Nun entsteht der Eindruck, dass sich der 'Blumengießer' im Haus befindet, was vorher überhaupt nicht klar gemacht oder angedeutet werden konnte. Plötzlich stellen sich viele Fragen: ist das Fenster geöffnet, oder sieht man den Blumengießer durch die geschlossenen Scheiben, sieht man überhaupt nur eine Hand und die Gießkanne dazu, bewegen sich dabei geräuschlos Vorhänge - und wie ist eigentlich das Wetter draußen vorm Haus?

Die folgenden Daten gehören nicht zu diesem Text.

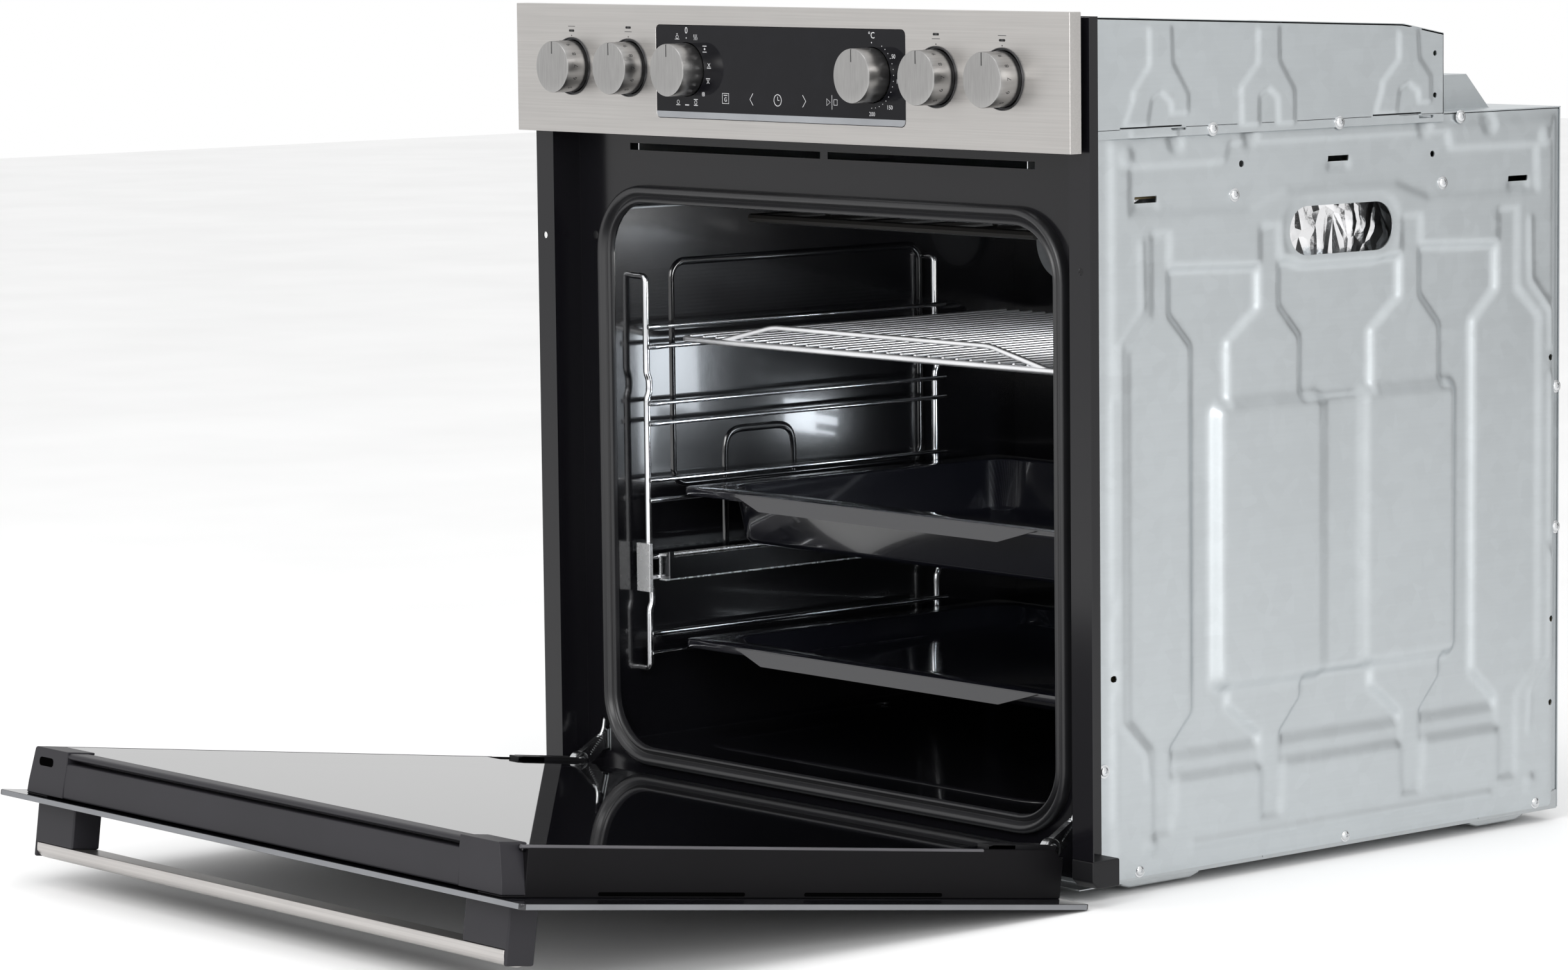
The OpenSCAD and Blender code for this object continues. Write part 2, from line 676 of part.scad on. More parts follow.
// Blower casing on the upper casing's floor, with its motor on top
module cooling_blower() {
  z0 = shoulder_z + sheet;
  h = 30;
  color("#9ea3a6") difference() {
    union() {
      translate([0, blower_y, z0]) cylinder(h = h, r = blower_r + 8, $fn = 64);
      translate([0, blower_y, z0 + h]) cylinder(h = 18, r = 24, $fn = 48);
      block([-blower_r - 14, blower_y - 8, z0], [blower_r + 14, blower_y + 8, z0 + 2]);
    }
    translate([0, blower_y, z0 - cut]) cylinder(h = h + cut - 1.2, r = blower_r + 6, $fn = 64);
    translate([0, blower_y, z0]) cylinder(h = h + 14, d = shaft_d + 2 * run_gap, $fn = 48);
    block([-16, blower_y - blower_r - 12, z0 + 4], [16, blower_y - blower_r + 6, z0 + 22]);
  }
}

module blower_rotor() {
  vanes = 16;
  z0 = shoulder_z + sheet + 5;
  color("#6f7376") translate([0, blower_y, z0]) {
    cylinder(h = 1.2, r = blower_r, $fn = 64);
    for (i = [0 : vanes - 1]) rotate([0, 0, i * 360 / vanes])
      block([blower_r - 14, -0.5, 1], [blower_r - 1, 0.5, 20]);
    cylinder(h = 20, r = 9, $fn = 48);
    cylinder(h = 36, d = shaft_d, $fn = 48);
  }
}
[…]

Es kann jedes beliebige Wetter herrschen, von bewölkt bis Sonnenschein, und jede beliebige Jahreszeit - es ist vorerst nicht entscheidend, ob es sich um Blumen im Haus, am Fensterbrett, oder Blumen im Blumenkasten außerhalb des Fensters handelt. Nur der Winter fällt als Jahreszeit aus - die Blumen als Jahreszeitenwort haben die Jahreszeit vorgegeben, Frühsommer oder Sommer.
Alles das muss nicht erzählt werden. Diese Bedeutungen ergeben sich durch den Eigensinn der Wörter selber.
Man stelle sich vor: es regnet. Und dann beobachtet man jemanden, der in einem Haus die Blumen gießt. Muss man extra darauf hinweisen, dass es regnet? Muss man nicht. Doch es gehört zu diesem Gedicht, es funktioniert erst mit diesem dazugehörigen Detail, das der Leser einbringen muss. Das Erstaunen, das dieses Haiku hinterlässt, wird durch den Vorgang des 'Gießens' hervorgerufen - der Regen gießt das Haus, das Fenster möglicherweise ebenfalls, und man beobachtet jemanden, der im Haus die Blumen gießt.

Das Haus
Ein Fenster
Es regnet
Jemand gießt die Blumen

Das Haus - und jemand
am Fenster
die Blumen gießt

Die Formulierung 'gießt die Blumen' wäre logischer, doch es geht dann gedanklicher Freiraum verloren, in dem man den (unerwähnten) Regen beim Gießen des Fensters erwarten könnte.
Die Formulierung 'der Blumen gießt' würde den 'Jemand' des Haiku klarer umreißen und auf sein Geschlecht hinweisen - das jedoch ist dem Beobachter nicht möglich, sondern wird vom Dichter vorgegeben. In diesem Fall wäre die Wendung eher unglücklich, weil es einfach nicht üblich ist, dass Männer Blumen gießen. Doch auch das wäre eine Überraschung wert - nicht jedoch in diesem kleinen beiläufigen Haiku, das wenig sagt und viel meint.
Aber das Thema gibt noch einiges mehr, besseres, her. Was beschrieben wurde - die Gedanken, die mir beim Schreiben durch den Kopf gingen.